Tu l'hai suonato solo una volta live, giusto?

Sì, certo, nella live session, ma  per il resto non li abbiamo mai suonati, in più eravamo senza pubblico. Era una situazione bellissima, però…

"Meglio farsi male che stare ferma in posa come mi vuoi tu, io quella parte non la voglio più" (L'ultimo bicchiere), "Da sola o con te sola o con te me ne fotto" (De Niro), "Sogno che nessuna donna resti ferma dietro a un grande uomo" (Karma). Parli di temi che sembrano tornare in maniera molto forte anche nell'industria musicale italiana, me ne parli?

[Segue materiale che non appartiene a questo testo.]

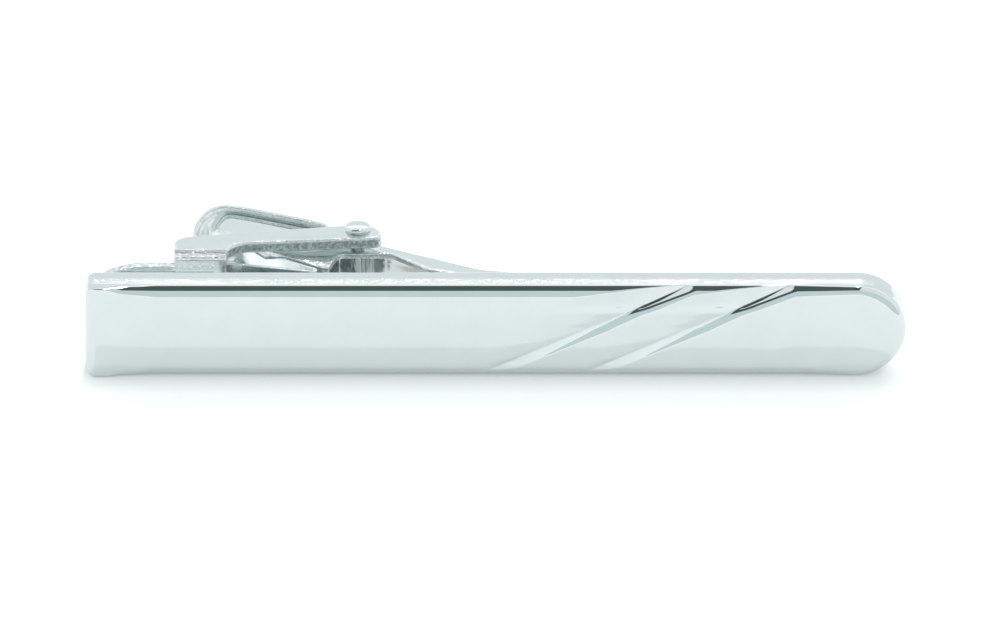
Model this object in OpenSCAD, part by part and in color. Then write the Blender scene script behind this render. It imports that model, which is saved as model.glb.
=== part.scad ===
// Tie clip with a sprung clasp behind a long bar that carries two diagonal grooves.
// The clip stands on the bar's lower edge: X runs along the bar, Y from front to back, Z up.
// Each piece is drawn from the bar's square end and the plane of its back, then in_row_frame moves it so
// that the origin is the middle of the flat band along the bar's lower edge.

/* [Bar] */
// Length of the bar
bar_l = 58; // [50:1:80]
// Width of the bar, which is its height as it stands
bar_w = 7; // [6.8:0.1:10]
// Thickness of the bar
bar_t = 3; // [2.4:0.1:5]
// Rounding of the long front edges
front_r = 1.1; // [0.4:0.1:1.4]
// Rounding of the long back edges
back_r = 0.5; // [0.2:0.1:0.8]
// Corner radius of the square end, seen from the front
corner_r = 0.7; // [0.3:0.1:1.2]
// Rounding of the square end's front edge
end_r = 0.8; // [0.3:0.1:1.2]

/* [Grooves] */
// Number of diagonal grooves
groove_count = 2; // [1:1:3]
// Distance from the square end to the first groove, along the upper edge
groove_x = 42.7; // [38:0.1:44]
// Distance between the grooves along the bar
groove_pitch = 7.15; // [5:0.05:8]
// Slope of the grooves across the bar, in degrees
groove_slope = 24.3; // [20:0.1:35]
// Depth of a groove at the upper edge
groove_depth = 0.75; // [0.3:0.05:1]
// Steepness of a groove's left flank, in degrees
groove_left = 42; // [30:1:60]
// Steepness of a groove's right flank, in degrees
groove_right = 27; // [20:1:45]

/* [Bracket] */
// Sheet thickness of the bracket
bracket_t = 0.85; // [0.6:0.05:1]
// Width across the outside of the two arms
bracket_w = 6.5; // [6.2:0.1:8]
// How much higher than the bar's middle the clasp sits
bracket_lift = 0.25; // [0:0.05:0.4]
// Outside radius of the bends between web and arms
bend_r = 1; // [1:0.05:1.5]
// Gap between the bar's end and the tip of the tongue
tongue_inset = 0.2; // [0:0.1:1]
// Length of the tongue
tongue_l = 6; // [4:0.1:8]
// Width of the tongue
tongue_w = 4.76; // [3.5:0.1:5.5]
// Length of the tongue's rounded tip
tip_l = 4; // [2:0.1:4]
// Length of the web that joins the arms
web_l = 3.75; // [3:0.05:5]
// Height of the web's corner at the arms' left end, above the web's front
heel_h = 3.2; // [2.8:0.1:3.6]
// Corner radius at the arms' left end
heel_r = 1.2; // [0.8:0.1:1.5]
// Height of an arm's near edge where it leaves the web, as a share of the pivot's height above the web's front
arm_low_share = 0.472; // [0.4:0.001:0.5]
// Slope of the arms' near edge, in degrees
arm_slope = 4.8; // [2:0.1:6]
// Radius in the corner between web and arm
notch_r = 1.7; // [1:0.1:2]
// How far an arm reaches past the pivot
arm_end = 1.7; // [1.4:0.05:2.5]
// Radius of the arm's far corner at the pivot end, as a share of the height of the arm's end
arm_far_share = 0.735; // [0.5:0.005:0.735]
// Radius of the arm's near corner at the pivot end, as a share of the height of the arm's end
arm_near_share = 0.272; // [0.12:0.002:0.272]
// Height of the arm's far edge above the pivot
arm_crown = 0.9; // [0.7:0.05:1.5]

/* [Seat] */
// Thickness of the seat, which is the gap between the bar and the bracket
seat_t = 2.15; // [1.9:0.05:2.4]
// Length of the seat
seat_l = 8.4; // [6:0.1:9]
// Width of the seat
seat_w = 4; // [3:0.1:4.5]
// Corner radius of the seat
seat_r = 1; // [0.3:0.1:1.5]

/* [Pivot] */
// Distance from the web's left edge to the pivot
pivot_reach = 13; // [12.5:0.1:15]
// Height of the pivot above the bar's back
pivot_h = 6.3; // [6:0.05:6.6]
// Radius of the rivet
rivet_r = 0.5; // [0.35:0.05:0.6]
// Radius of the rivet's heads
head_r = 0.92; // [0.75:0.01:1.1]
// Height of a head's straight rim
rim_h = 0.12; // [0.05:0.01:0.2]
// Height of a head's dome above its rim
dome_h = 0.38; // [0.2:0.01:0.6]
// Clearance of the rivet in the arms
arm_fit = 0.01; // [0.01:0.01:0.03]
// Clearance of the rivet in the lever
lever_fit = 0.05; // [0.02:0.01:0.1]

/* [Lever] */
// Sheet thickness of the lever
lever_t = 0.4; // [0.3:0.05:0.5]
// Width across the outside of the lever's cheeks and jaw
cheek_w = 4.2; // [3.9:0.1:4.3]
// Width of the thumb plate
thumb_w = 5.2; // [5:0.1:6.2]
// Distance from the pivot to the end of the thumb plate
thumb_l = 11.8; // [10:0.1:13]
// Length of the thumb plate's rounded end
thumb_round = 2.6; // [2:0.1:3.5]
// Height of the thumb plate's end above the pivot
thumb_rise = 5.65; // [5.2:0.05:6]
// Slope of the thumb plate between its bow and its waist, in degrees
thumb_slope = 23.3; // [21:0.1:25]
// Slope of the thumb plate's end, in degrees
end_slope = 6.8; // [4:0.1:10]
// Distance from the pivot to the bow in the thumb plate
bow_l = 8.55; // [8:0.05:9]
// Distance from the pivot to the waist, where the plate turns down to the pivot
waist_l = 3.6; // [3.2:0.05:4]
// Depth of the thumb plate's rim
tray_h = 0.55; // [0.45:0.05:0.9]
// Distance from the pivot to the tip of the jaw
jaw_l = 14.8; // [13.5:0.1:17]
// Slope of the jaw towards the bar, in degrees
jaw_slope = 28; // [27:0.5:32]
// Length of the toe that lies along the bar
toe_l = 6.1; // [5.5:0.1:8]
// Slope of the toe, in degrees
toe_slope = 10.5; // [6:0.1:11]
// Height of the toe's far side above the bar's back, at the tip
toe_h = 1.3; // [1.1:0.05:1.5]
// Where the plate turns down behind the pivot, to the left of the pivot
knuckle_l = 0.2; // [0:0.05:0.5]
// Height of the plate's far side above the pivot there
knuckle_h = 1.35; // [1.35:0.01:1.5]
// Where the jaw's slope begins, from the pivot
neck_l = 1.85; // [1.6:0.05:2.2]
// Number of teeth along each edge of the toe
tooth_count = 6; // [3:1:8]
// Height of the teeth
tooth_h = 0.45; // [0.2:0.05:0.5]
// Gap between the teeth and the bar at rest
tooth_gap = 0.1; // [0.05:0.01:0.2]

/* [Cheeks] */
// Distance from the thumb plate's end to the cheeks' closed end
cheek_inset = 1.15; // [1:0.05:1.4]
// Length of the rounding at the cheeks' closed end
cheek_round = 1.6; // [1.2:0.1:2]
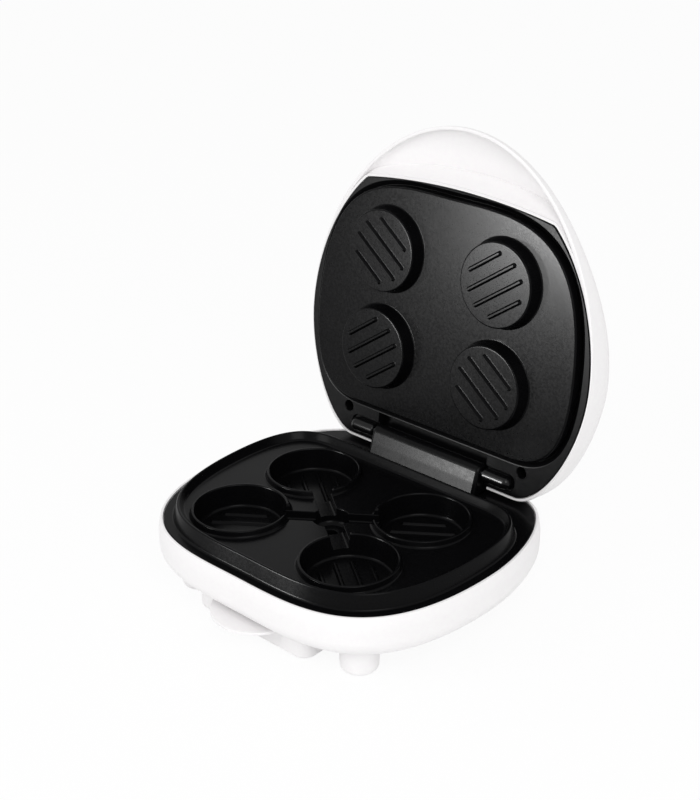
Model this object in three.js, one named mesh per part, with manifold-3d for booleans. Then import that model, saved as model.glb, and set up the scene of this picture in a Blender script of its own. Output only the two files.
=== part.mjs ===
// Hamburger grill with a hinged lid: four ringed wells below, four ribbed discs above.
// Millimetres, +Z up, the front is -Y. The origin lies on the table, midway between the four wells.
// The lid is built closed, in the base's frame, and a group turns it open about the hinge pins.
import * as THREE from 'three';
import { mergeVertices } from 'three/addons/utils/BufferGeometryUtils.js';
import Module from 'manifold-3d';

const wasm = await Module();
wasm.setup();

// Outline of the plates and housings, seen from above
const halfWidth = 109.1;
const widestY = 20;
const frontY = -80.3;
const rearY = 101;
const rearFlatShare = 0.6214;
const frontPullShare = 0.4317;
const rearCornerPullShare = 0.2291;
const frontSidePull = 107.5;
const rearSidePull = 34;
const outlineSteps = 50;
const shieldSteps = 26;

// Heights above the table
const footHeight = 19;
const housingHeight = 28;
const ridgeRise = 9.5;
const deckDrop = 5;
const frameGap = 14;

// Fits between pieces
const seatGap = 0.3;
const closedGap = 0.6;
const pinClearance = 0.1;
const overrun = 1;

// White housings
const wall = 2.4;
const wallBulge = 3.3;
const bottomRadius = 12;
const lipThickness = 2;
const lipRound = 0.5;
const shelfWidth = 2.6;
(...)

Io penso che una narrazione femminile a livello di cantautorato sia molto indietro. Cioè, ci sono un sacco di donne, siamo tante, siamo brave, ognuna col suo viaggio, solo che a livello sociale la narrazione femminile è meno radicata perché gli autori e i cantautori sono sempre stati uomini e gli uomini scrivevano canzoni che cantavano le donne, così il punto di vista maschile è sdoganato rispetto a quello femminile. Il minimo comune denominatore delle frasi che hai citato è che hanno un punto di vista marcatamente femminile. Questa è una cosa interessante, perché la nostra generazione di cantautrici sta aprendo un varco a questa narrazione, che deve arrivare all'ascoltatore, e spero che questa cosa accada presto.

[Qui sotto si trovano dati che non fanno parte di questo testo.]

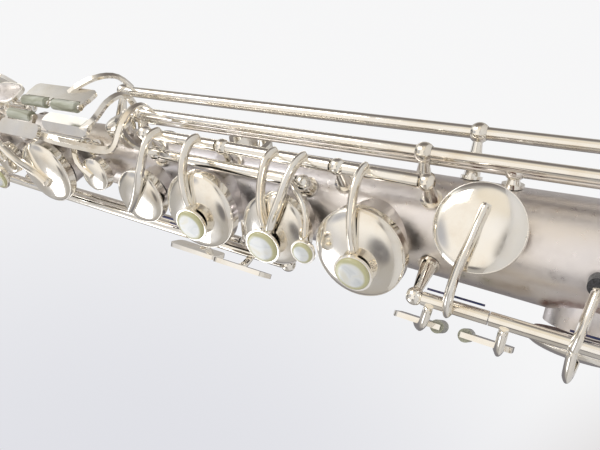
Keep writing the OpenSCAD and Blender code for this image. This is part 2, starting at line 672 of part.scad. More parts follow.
module d_pearl() color("ghostwhite") swing(rh_rod, open_a) pearl_at(d_spot);
module e_pearl() color("ghostwhite") swing(rh_rod, open_a) pearl_at(e_spot);
module f_pearl() color("ghostwhite") swing(rh_rod, open_a) pearl_at(f_spot);
module trill_pearl() color("ghostwhite") pearl_at(trill_spot, trill_pearl_r);
module g_pearl() color("ghostwhite") swing(lh_rod, open_a) pearl_at(g_spot);
module a_pearl() color("ghostwhite") swing(lh_rod, open_a) pearl_at(a_spot);
module b_pearl() color("ghostwhite") swing(lh_rod, open_a) pearl_at(b_spot);

module low_bb_pad() color("sienna") swing(bb_rod, bell_open_a) pad(low_bb_hole);
module low_b_pad() color("sienna") swing(b_rod, bell_open_a) pad(low_b_hole);
module csharp_pad() color("sienna") pad(csharp_hole);
module low_c_pad() color("sienna") swing(pinky_rod, bell_open_a) pad(low_c_hole);
module eflat_pad() color("sienna") pad(eflat_hole);
module d_pad() color("black") swing(rh_rod, open_a) pad(d_hole);
module e_pad() color("black") swing(rh_rod, open_a) pad(e_hole);
module f_pad() color("black") swing(rh_rod, open_a) pad(f_hole);
module f_sharp_pad() color("black") swing(rh_rod, open_a) pad(f_sharp_hole);
module g_pad() color("black") swing(lh_rod, open_a) pad(g_hole);

module eflat_roller() color("palegoldenrod") roller_of(eflat_touch);
module low_c_roller() color("palegoldenrod") roller_of(low_c_touch);
module low_b_roller() color("palegoldenrod") edge_roller(low_b_touch, low_b_touch[6][0]);
module low_bb_roller_upper() color("palegoldenrod") edge_roller(low_bb_touch, low_bb_touch[6][1]);
module low_bb_roller_lower() color("palegoldenrod") edge_roller(low_bb_touch, low_bb_touch[6][0]);

// ---------------------------------------------------------------- fittings

// Blued springs lie beside the hinge tubes: rod, lower station, length
SPRINGS = [[rh_rod, st(243), 20], [rh_rod, st(274), 22], [rh_rod, st(320), 14], [rh_rod, st(338), 13],
           [trill_rod, st(290), 24], [pinky_rod, st(168), 24], [pinky_rod, st(216), 18],
               [bb_rod, st(71), 30],
           [b_rod, st(118), 30], [cs_rod, st(143), 30], [gs_rod, st(391), 24], [lh_rod, st(443), 8],
           [lh_rod, st(452), 7.5], [lh_rod, st(461), 8], [lh_rod, st(475), 15], [lh_rod, st(493), 13],
           [side_bb_rod, st(346), 26], [side_c_rod, st(324), 26], [palm_d_rod, st(490), 22],
           [palm_eflat_rod, st(522), 16], [palm_f_rod, st(536), 20], [octave_rod, st(473), 18],
           [vent_rod, st(520), 24]];
spring_r = 0.35;
spring_side = (ball_r + spring_r + 0.1) * 0.7072;

module needle_springs() color("midnightblue")
    for (s = SPRINGS) at(s[1], s[0][0], s[0][1]) translate([spring_side, 0, -spring_side])
        rotate([-90, 0, 0]) cylinder(r = spring_r, h = s[2]);

// A guard over a bell key cup: a strap along the horn on two feet
guard_h = 19.6;
guard_w = 5;
guard_t = 1.4;
guard_reach = 5;
module guard(hole) {
    half = hole[2] + guard_reach;
    at(hole[0], hole[1], 0) {
        for (s = [-1, 1]) translate([0, s * half, -3]) cylinder(r = guard_w / 2,
            h = guard_h + 3 + guard_t);
        for (s = [-1, 1]) translate([0, s * half, -3]) cylinder(r = guard_w * 0.7, h = 4.2);
        translate([-guard_w / 2, -half, guard_h]) cube([guard_w, 2 * half, guard_t]);
    }
}
module key_guards() color("silver") difference() {
    for (hole = [low_bb_hole, low_b_hole]) guard(hole);
    seat();
}

stop_felt_h = 4.7;
module bumpers() color("black") {
    for (hole = [low_bb_hole, low_b_hole]) at(hole[0], hole[1], guard_h - 1.5 - fit_gap)
        cylinder(r = 3.4, h = 1.5);
    difference() {
        at(st(188), 17, -1) cylinder(r = 2.8, h = 1 + stop_felt_h);
        seat();
    }
}

module thumb_hook() color("silver") difference() {
    at(st(322), 180, 0) {
        translate([0, 0, -1.5]) plate(13, 30, 3, 3);
        rotate([90, 0, 90]) translate([0, 0, -5]) linear_extrude(10) difference() {
            union() {
                translate([9, 9]) circle(r = 10.4);
                translate([-1.4, 0]) square([10, 9]);
            }
            translate([9, 9]) circle(r = 8.2);
            translate([9, -5]) square([20, 15]);
        }
    }
    seat();
}

module thumb_rest() color("silver") difference() {
    at(st(447), 186, -1) {
        cylinder(r = 3.4, h = 4);
        translate([0, 0, 4]) cylinder(r = 6.5, h = 1.8);
    }
    seat();
}

strap_hole_r = 4;
strap_ring_t = 2.4;
module strap_ring() color("silver") difference() {
    at(st(376), 180, 0) {
        translate([0, 0, -1.5]) plate(9, 16, 3, 3);
        translate([0, 0, 7.2]) rotate([0, 90, 0]) cylinder(r = strap_hole_r + 2, h = strap_ring_t,
            center = true);
        translate([-strap_ring_t / 2, -3, 0]) cube([strap_ring_t, 6, 4]);
    }
    at(st(376), 180, 7.2) rotate([0, 90, 0]) cylinder(r = strap_hole_r, h = 10, center = true);
    seat();
}

// ---------------------------------------------------------------- mouthpiece

mouth_z = top - 26;
table_y = 7.9;
tip_z = mouth_z + mouth_len;
reed_t = 2.6;
reed_len = mouth_len * 0.84;

module mouthpiece() color("#1a1a1c") difference() {
    translate([0, 0, mouth_z]) rotate_extrude() polygon([[cork_r + 0.4, 0], [mouth_r - 0.6, 0],
        [mouth_r, 0.8],
        [mouth_r, 7], [mouth_r - 0.5, 7.6], [mouth_r - 0.7, mouth_len * 0.55], [mouth_r - 1.6, mouth_len],
        [0, mouth_len], [0, 20]]);
    translate([0, 0, mouth_z - 1]) cylinder(r = cork_r + cork_gap, h = 33);
    translate([0, 0, mouth_z + 30]) cylinder(r1 = cork_r - 0.6, r2 = 4.4, h = mouth_len * 0.42);
    // the sloping beak, the flat table for the reed, and the window behind it
    translate([-20, -table_y + 4.9, tip_z]) rotate([-60, 0, 0]) translate([0, -30, 0]) cube([40, 30, 40]);
    translate([-20, table_y, tip_z - reed_len - 0.5]) cube([40, 20, mouth_len]);
    translate([-4.6, 0, mouth_z + mouth_len * 0.62]) cube([9.2, 20, mouth_len * 0.36 - 1.2]);
}

module reed() color("wheat") intersection() {
    translate([0, 0, mouth_z]) cylinder(r = mouth_r + 0.6, h = mouth_len * 1.1);
    translate([-6.3, table_y + fit_gap, tip_z - reed_len]) rotate([90, 0, 90]) linear_extrude(12.6)
        polygon([[0, 0], [reed_t, 0], [reed_t, reed_len * 0.45], [0.4, reed_len], [0, reed_len]]);
}

ligature_z = mouth_z + mouth_len * 0.26;
ligature_h = 16;
ligature_r = mouth_r + 1.0;
module ligature() color("silver") {
    difference() {
        translate([0, 0, ligature_z]) cylinder(r = ligature_r + 0.6, h = ligature_h);
        translate([0, 0, ligature_z - 1]) cylinder(r = ligature_r, h = ligature_h + 2);
    }
    for (z = [0.25, 0.75]) translate([-7, -ligature_r - 2.6,
        ligature_z + ligature_h * z]) rotate([0, 90, 0]) {
        cylinder(r = 1.3, h = 14);
        translate([0, 0, 14]) cylinder(r = 3.2, h = 2);
    }
    for (s = [-1, 1]) translate([s * 4 - 1.4, -ligature_r - 4.4, ligature_z]) cube([2.8, 5, ligature_h]);
}

body_tube();
bell();
bell_ferrule();
neck_cork();
posts();
hinge_rods();
needle_springs();
key_guards();
bumpers();
thumb_hook();
thumb_rest();
strap_ring();
mouthpiece();
reed();
ligature();
low_bb_key();
low_b_key();
csharp_key();
low_c_key();
eflat_key();
d_key();
e_key();
f_key();
f_sharp_key();
trill_key();
gsharp_key();
g_key();
bis_key();
a_key();
b_key();
c_key();
side_bb_key();
side_c_key();
palm_d_key();
palm_eflat_key();
palm_f_key();
octave_lever();
octave_vent_key();
d_pearl();
e_pearl();
f_pearl();
trill_pearl();
g_pearl();
a_pearl();
b_pearl();
low_bb_pad();
low_b_pad();
csharp_pad();
low_c_pad();
eflat_pad();
d_pad();
e_pad();
f_pad();
f_sharp_pad();
g_pad();
eflat_roller();
low_c_roller();
low_b_roller();
low_bb_roller_upper();
low_bb_roller_lower();
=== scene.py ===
# %% [markdown]
# # A straight soprano saxophone, dressed for its portrait
#
# A soprano saxophone is a long silver cone with some sixty moving pieces hung on it: cups that
# cover its tone holes, arms that carry the cups, tubes that turn on steel rods, pearls for the
# fingers and needle springs that push everything back.
#
# The working model already has every piece at its true size. This script keeps that model as a
# fixed frame and builds the looks round it. New pieces are surfaces worked out with numpy: each is
# a grid of points that a short formula gives.

import bpy
import json
import numpy as np
from mathutils import Matrix, Vector


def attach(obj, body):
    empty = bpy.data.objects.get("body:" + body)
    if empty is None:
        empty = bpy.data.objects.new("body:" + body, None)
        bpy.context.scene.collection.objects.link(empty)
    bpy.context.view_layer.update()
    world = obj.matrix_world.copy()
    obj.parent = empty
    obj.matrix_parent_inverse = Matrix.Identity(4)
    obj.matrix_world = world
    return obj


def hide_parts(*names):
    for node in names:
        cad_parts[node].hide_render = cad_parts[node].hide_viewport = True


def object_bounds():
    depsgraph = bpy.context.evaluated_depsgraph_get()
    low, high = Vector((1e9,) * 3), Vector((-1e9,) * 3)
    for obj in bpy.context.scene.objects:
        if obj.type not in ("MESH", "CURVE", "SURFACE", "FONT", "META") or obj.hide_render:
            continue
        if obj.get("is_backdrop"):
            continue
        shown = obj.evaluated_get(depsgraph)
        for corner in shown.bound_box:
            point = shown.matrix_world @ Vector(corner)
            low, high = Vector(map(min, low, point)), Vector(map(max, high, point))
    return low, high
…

Qualcosa sta cambiando comunque, no?

Io stessa sono diversa da quella che ero cinque anni fa, quando ero più remissiva e insicura, mentre oggi sono più cosciente di quello che sono. È una questione sia femminile, di una generazione di donne più consapevoli e coscienti, che, dall'altro lato, di una generazione di ascoltatori che assimila quella roba lì, facendola propria.